Anoblis, enrichis rapidement, ces barons du café sont de gros investisseurs, mais de piètres paysans, pratiquant la monoculture et le défrichage sauvage des forêts. Ils appauvrissent rapidement les sols. À moitié ruinés par plusieurs années de sécheresse, plusieurs préfèrent revendre leurs propriétés. L’engouement des pays occidentaux pour le café provoque un développement rapide des plantations caféières dans la région de Rio et l’organisation d’une économie originale où des fazendas assurent la culture, la cueillette, la torréfaction et l’expédition vers les ports du Havre, de Bordeaux (voir références et bibliographie à la fin de cet article).

Une main d’œuvre européenne

L’abolition (tardive) de l’esclavage va entraîner la décadence de la caféiculture dans la région de Rio de Janeiro. Mais cela se fera au profit de São Paulo grâce à la mise en place d’un nouveau système, le colonat. C’est une forme hybride mise au travail comportant à la fois des aspects de production paysanne salariée et de travail salarié. L’unité de base est la famille, mais seul son chef est rémunéré. Les parcelles d’environ 7000 hectares comptent approximativement 5000 plants. La main d’œuvre est souvent d’origine européenne.

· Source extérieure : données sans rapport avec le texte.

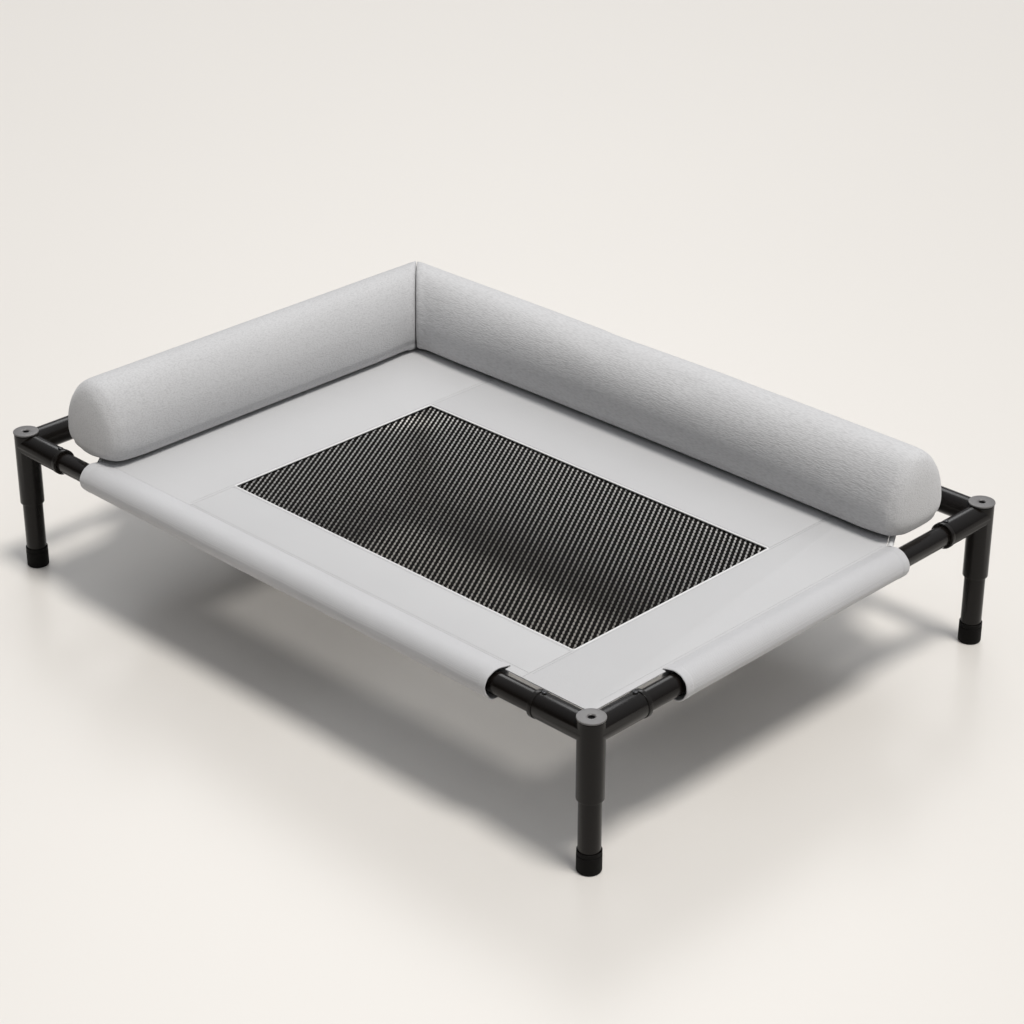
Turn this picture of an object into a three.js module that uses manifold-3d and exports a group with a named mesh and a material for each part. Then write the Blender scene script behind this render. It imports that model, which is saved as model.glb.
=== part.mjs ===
// Elevated dog bed: a black tube frame on four legs carries a fabric deck with a see-through
// mesh panel, and two stuffed bolsters meet in a mitre along the left and back edges.
// Millimetres, +Z up. +X is to the right along the long side and +Y is to the back. The origin
// is on the floor, under the centre of the frame.

import * as THREE from "three";
import { mergeVertices } from "three/addons/utils/BufferGeometryUtils.js";
import Module from "manifold-3d";

const wasm = await Module();
wasm.setup();

// ---- driving dimensions ----

const POST_SPAN_X = 970; // left post axis to right post axis
const POST_SPAN_Y = 680; // front post axis to back post axis
const RAIL_HEIGHT = 171.5; // height of the rail axes
const DECK_TOP = 186; // height of the lying surface
const GAP = 0.3; // air between pieces that touch

const TUBE = { radius: 12.7, wall: 1.5 };
const SOCKET = { radius: 15.3, bore: 13, armEnd: 78, armBoreStart: 21, postBottom: 90, postBoreTop: 152 };
const CAP = { radius: 16, thickness: 2, hole: 3.75 };
const BOLT = { headRadius: 5, headHeight: 6, hexRadius: 2.3, hexDepth: 3, shankRadius: 3, length: 58 };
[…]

Les conditions de travail sont dures, les journées interminables et les salaires maigres. Aussi de grandes grèves paralysèrent fréquemment les récoltes notamment en 1913 et en 1930.

Dès le début du XXe siècle, le Brésil fournit 75 % de la production mondiale de café, dont la moitié par l’État de São Paulo. Ce sont les bonds de la production brésilienne dans les années 1890 et les années 1910 qui représenteront l’essentiel de la variation de l’offre mondiale et donc des prix. Les maisons de négoce suivent de très près toutes les informations sociales, économiques, mais aussi climatiques venant des régions brésiliennes productrices de café. Pendant longtemps les plus gros importateurs de café brésilien furent des négociants de Hambourg par l’intermédiaire de la banque privée française Neuflize-Schlumberger-Mallet (aujourd’hui elle fait partie d’un groupe financier hollandais).

Le café fait travailler de manière directe ou indirecte 8,5 millions de Brésiliens avec 300 000 producteurs de café. Les plantations de caféiers occupent plus de 2 millions d’hectares de terre dans le pays, dont 80% environ d’Arabica.

En 2020, le Brésil reste le premier producteur de café du monde. Il en est aussi le premier consommateur devant les États-Unis. Désormais, le pays est à la pointe de la technologie avec des fazendas de plus en plus développées. Les plantations brésiliennes de café ont le plus haut rendement au monde avec environ 12 à 35 sacs par hectare. Le sac de café de 60 kg étant la référence internationale. Son prix est fixé à la bourse. L’arabica est coté à la bourse de New York (Board of Trade) quant au cours du robusta il est négocié à Londres. Actuellement, il s’échange sur le marché mondial plus de 120 millions de sacs de café soit 78,2 millions de tonnes de café vert ! ce dernier perd 35 à 40 % de son poids lors de sa torréfaction.

Il y a, pour le café, plusieurs variétés botaniques. Typica, Bourbon, Caturra et Maragogype pour l’arabica. Une seul pour le robusta, la variété Conillon. Il existe plusieurs méthodes de traitement pour le café du Brésil : sec, humide, semi-humide, en fonction des lieux d’exploitation.

Ce n’est plus Rio de Janeiro le plus gros producteur de café brésilien, mais l’État de Minas Gerais qui compte quatre centres de production : Sul de Minas, Cerrado, Minas Chapada, Minas Gerais Mountains. Ce qui représente en tout 1 042 310 hectares (selon le site Maxicofee).

Il existe une école française du café certifiée SCA qui délivre trois niveaux de formations. La SCA France est la section française créée en 2005 de la Specialty Coffee Association qui agit pour améliorer constamment la qualité du café à chaque étape de la filière afin d’atteindre l’excellence, de la plante à la tasse.

 

 

Bibliographie succincte :

 

Histoire du café, par Frederic Mauro, aux éditions Desjonquières, 2014.

Le café, culture exemplaire du Brésil, Pernette Grandjean et  Jean-Christian Tulet, Persée, 2000.

The Atlantic Slave Trade, par Herbert S. Klein, Cambridge University Press, 2015.

Brésil, le pays du café, par Bruno Guinard, français installé au Brésil depuis plus de 20 ans, 2015.